The forces of involution and crystalization, the very forces which created a universe of matter and which brought Consciousness to the cycle of birth, death, and rebirth within that universe, are the same forces which allow for the solidification of individual identity; metaphysical gravitation is the cause of each little “I”. Ultimately, this is a necessary part of the whole process of manifestation. It is also, however, the force of sin and evil, insofar as the activity of any natural law is perceived to be evil by those intelligent beings striving in the opposite direction. As gravity is evil to the exhausted rock climber or training airline pilot, so is involution inimical to the one who looks heavenward with longing. To the Hindu, with her much broader view of time, this enmity is provisional, situational; to the Abrahamic monotheist, however, it looks much more dire and directly adversarial. With history limited to a few thousand years — again, just a single world-age — and each individual concerned with just a single lifetime’s reverberations, any adversity at all takes on the visage of monstrosity, cruelty, and willful corruption. The urgency of this metaphysic is predicated on a genuine sense of the need to rely wholly on grace; the Abrahamics are, at their core, paths of bhakti tailored to this Age of Conflict.
The idea of Satan as coequal with God is a popular and admittedly fear-mongering misinterpretation. Traditionally, Satan is a temporary problem, at worst, destined for ultimate defeat. Again, this is all speaking to the Age. When darkness and strife seem to be in power, when ignorance abounds, and ungodliness is the norm, the powers which allow for such things seem to be both evil and threateningly strong. Hence, the Devil is also known as the “Ruler of the present Age”. But it must be re-emphasized that God’s Grace trumps all the forces of sin; thus, at the “end of time” — again, the end of the age in which we live — there will be a “new Heaven and new Earth”, which is to say a renowned Sat Yuga, or Age of Truth.
Of course, the exoteric Christian will not accept the foregoing discussion for, as Huston Smith points out, “a portion of the esoteric position being obscured from him, he cannot honor it without betraying the truth he does see.” (Introduction to the revised edition of Frithjof Schuon’s The Transcendent Unity of Religions, pg xvi) But, as far as it goes, that isn’t an absolutely bad thing, as the Way of Grace must be open, in this Age more than any other, to one and all according to their constitutional needs. But the figure of Satan stands as one of metaphysical, if strictly relative, necessity in the scheme of salvation by substitutional atonement of Christianity, as well as that of perfect surrender to God’s will in Islam. Jesus and Muhammad, each in his way, provides the model for salvation in God; the Devil provides the model of imprisonment in the limits of our own small personalities.
This leads us, finally, to the well-known, but extra-biblical, story of the Fall of Lucifer. It is surprising for many, even life-long Christians, to discover that at no point does this myth appear in the Bible. It is hard to say precisely to wear and when it may be traced; elements of Prometheus are there alongside distinctly Judeo-Christian ideas, and many more besides.
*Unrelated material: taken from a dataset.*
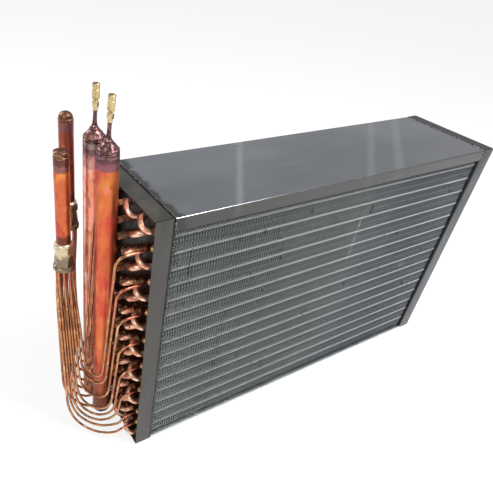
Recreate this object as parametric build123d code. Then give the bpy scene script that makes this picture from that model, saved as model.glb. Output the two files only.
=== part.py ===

It is found in its fullest development, of course, in Milton’s wonderful Paradise Lost, though it seems to have been popular well before then. For those not familiar, here is the basic outline:
At some point in the distant past, the Devil was an angel of God; it is said that he is called “Lucifer”, the Light-bearer, because he was originally God’s most luminous angel. He eventually got it into his mind to rebel against God. Some versions have Lucifer deciding that he is superior to God, and attempting to usurp His power; other versions, such as Paradise Lost, have Lucifer’s pride being hurt by God’s demand that the angels minister to newly-created humanity. In either case, Lucifer’s self-importance sways a large swath of the angelic host to follow him into battle against those angels who remain loyal (usually lead by Michael, whose name means “God-like”). They are handily defeated, cast out of Heaven and into a place constructed specifically to contain them away from God’s light: Hell. This, though again not in the Bible, is the commonly-believed origin story of the Christian Devil even among many esoteric theologians.
Though often romanticized as the story of the first free-thinker, it is important to note that the central theme is of egotism on the largest possible scale, and at the highest possible order. Lucifer finds himself, in whichever version of the story one chooses, unwilling to do the work of enlightenment for which he is especially well-suited. He is thus cast from the heavenly Light of which he is composed into the infernal fire. This immediately brings to mind the esoteric Islamic doctrine that Hell’s fire is nothing but God’s Light upon meeting egoic resistance; in other words, the fire of Hell is simply the working of the human will in opposition to God’s Grace, and is either quenched by devotional surrender, or else burns until there is no more fuel to burn (i.e., the ego is no more). The Hindu parallel is that of tapas, a word usually translated as “austerities” or “penance”, but which literally means “fire”; tapas is the process of sacrificing our own internal barriers to the internal yogic fire (agni), and it is notable that concentration, meditation, and other practices of Yoga, even in perfect physical stillness, produces a strong sensation of internal heat. So, Hell is nothing but subconscious tapas, and “escape” therefrom is constituted of engaging in tapas deliberately.
Again, the Devil in this tale provides the example of what not to do, though the scale is larger. Where the biblical Fall of Adam says something of the egotism in humanity, the Fall of Lucifer is about the individuality of the manifest universe. It is in this sense that the Sufi teaching goes: Separate existence is the only sin. Whether the personification of, or the symbol of, separate existence, the Devil is not too far removed from the Vedic asuras; it is all a matter of the size of one’s perspective. Where the Christian sees a once-for-all damnation, the Hindu sees a temporal mistake which will be righted in the course of enormous spans of a time both measurably longer and metaphysically broader than the laser-focus of its Abrahamic counterpart. The esoterist, of whichever tradition, must only remember that the Middle East and West’s linear time is contained within the spiral time of Dharma, and that all priorities shift with a glimpse of the bigger picture.